Never, on the other hand, so far as administration was concerned, had England been better prepared for war. Instead of officials who, as in the preceding half-century, owed their posts to court influence, to purchase, or to seniority, the work was in the hands of men chosen for business aptitude and who, in most instances, had given proof of higher qualifications on the field of battle or in parliamentary committees. Of the latter class was the Admiralty Committee; but the Navy Commissioners, and especially those Commissioners in charge of the dockyards, on whom fell most of the duty of organisation, were officers who had been taught by actual warfare. Prompt, capable, honest, and energetic, sparing themselves neither in purse nor person, and frequently bringing religious fervour as a spur to their daily service, they conveyed to war on another element the same thoroughness and zeal which had made them victorious on land.

Victory in the civil war had only been gained when a weak and hesitating commercialism, scared at its own audacity, and longing for a settlement that would secure its own liberties at whatever sacrifices of the hopes and consciences of others, had been steel-edged by Puritan vigour. The men of that stern mental and moral creed were now in authority throughout the kingdom and wielding its resources. Pitted against a nation of lower ideals, sleekly prosperous, whose national genius had for years tended more and more to take the one groove of trade, unwrought and unpurified by the searchings of soul that all thinking Englishmen must have gone through in those years, all the spiritual elements of success were on the side of England.

Never, before or since, were the combatant branches of the Navy so well supported. As a rule our seamen have had to beat the enemy afloat in spite of the Admiralty ashore, but here they had every assistance that foresight and earnestness could give. As a result of the political troubles of 1650 and 1651 many of the oldest and most experienced of the Dutch captains had been dismissed as adherents of the house of Orange, and their places filled by men of whose cowardice and incapacity bitter complaints were made by their admirals.
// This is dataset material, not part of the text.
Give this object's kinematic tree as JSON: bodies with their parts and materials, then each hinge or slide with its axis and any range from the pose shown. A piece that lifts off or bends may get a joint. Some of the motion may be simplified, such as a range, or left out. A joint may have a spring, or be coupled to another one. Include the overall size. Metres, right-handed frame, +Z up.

The English captains were officers practised by years of sea experience, or soldiers who brought their traditions of hard fighting to bear in a fresh field. The United Provinces had perhaps four times as many seamen as a reserve to draw upon; but, ill paid and ill fed,[1278] devoted to peaceful pursuits, and frequently discontented with the mercantile oligarchy governing them, the men, although once in action they fought well, did not give that almost enthusiastic service which characterised the Englishmen.
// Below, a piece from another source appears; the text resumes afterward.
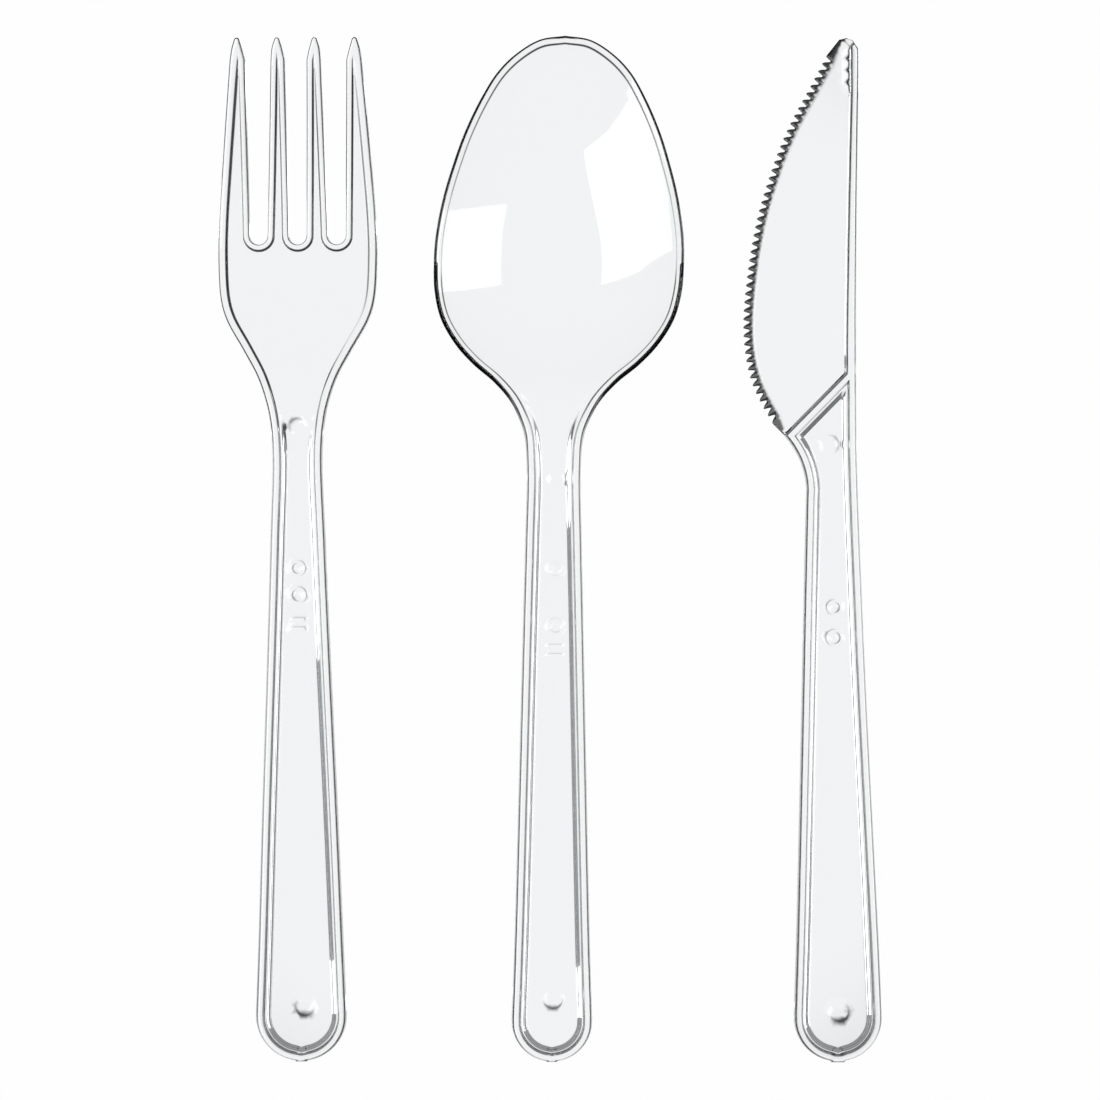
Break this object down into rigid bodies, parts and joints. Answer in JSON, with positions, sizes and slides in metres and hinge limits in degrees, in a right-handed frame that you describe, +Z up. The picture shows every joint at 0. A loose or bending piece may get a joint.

The news sheets of 1652-3 usually take the goodwill of the men for granted, and this silence is itself significant; but occasionally actual references are made, and these references, even if inventions, may be taken as indicative of the spirit with which the men were reputed to be imbued. They had for the Dutch that hatred their fathers felt for Spaniards, and, for the first time for many years, they found themselves well treated[1279]—comparatively punctually paid, properly clothed, well fed, cared for when sick or wounded, and promised advantages in the shape of prize money never previously allowed. What wonder they served the Commonwealth, during its earlier years, as the crown had never been served since the days of Elizabeth?
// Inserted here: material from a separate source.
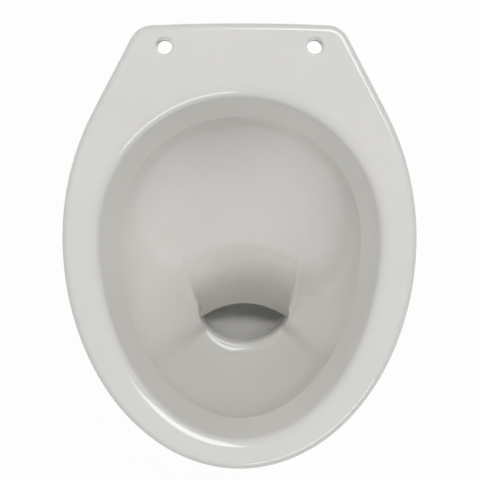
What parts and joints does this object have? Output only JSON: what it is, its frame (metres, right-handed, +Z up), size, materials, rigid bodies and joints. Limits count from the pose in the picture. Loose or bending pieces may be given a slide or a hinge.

In number of ships England, even at the outbreak of the war, was not so ill-matched as has been supposed. ‘You never had such a fleet as in the Long Parliament,’ said Haselrig on one occasion,[1280] and political necessities had as yet prevented any decrease in the strength maintained up to 1648. During 1649-51 the magazines were kept well supplied and forty-one new ships were added to the Navy list, practically doubling its effective; besides these were the hired merchantmen in pay, or recently discharged, and manned by trained crews accustomed to work together. According to some accounts the Dutch navy had been allowed to fall to so low a number as fifty men-of-war, and, although merchantmen were taken into the service, their crews, hurriedly got together and new to their surroundings, were no match, so far as skill went, for their opponents. Throughout the war the Dutch, although they possessed many more ships, never succeeded in sending to sea any materially larger fleets than ours. Fifteen hundred prizes are said to have been taken from them during the war, a number at least double the whole ocean-going merchant marine of England.[1281] If they possessed more vessels a far larger proportion of them were unfit for battle, and if ours were slower under sail they were more solidly built and more heavily armed, advantages which told in days when tactics were elementary, and when, for the first time for a century, English seamen tried to fight yardarm to yardarm.[1282] Yet another circumstance was most fortunate for England; for a greater part of the year the prevailing winds gave us the weather-gage and the choice of attack. Dutch merchant fleets returning from the westward had to run the gauntlet of the south coast, and some of the most desperate actions of the war were fought on account of—and hampered by—considerations for the safety of these convoys. If they took the long and dangerous route round Scotland, they were still liable to capture when almost within sight of home. It will be seen, if these views are correct, that almost the sole advantage held by the United Provinces was one of finance, and that, although it might have caused political difficulties or revolt under a monarchy, had no immediate influence in a country held down by a victorious army.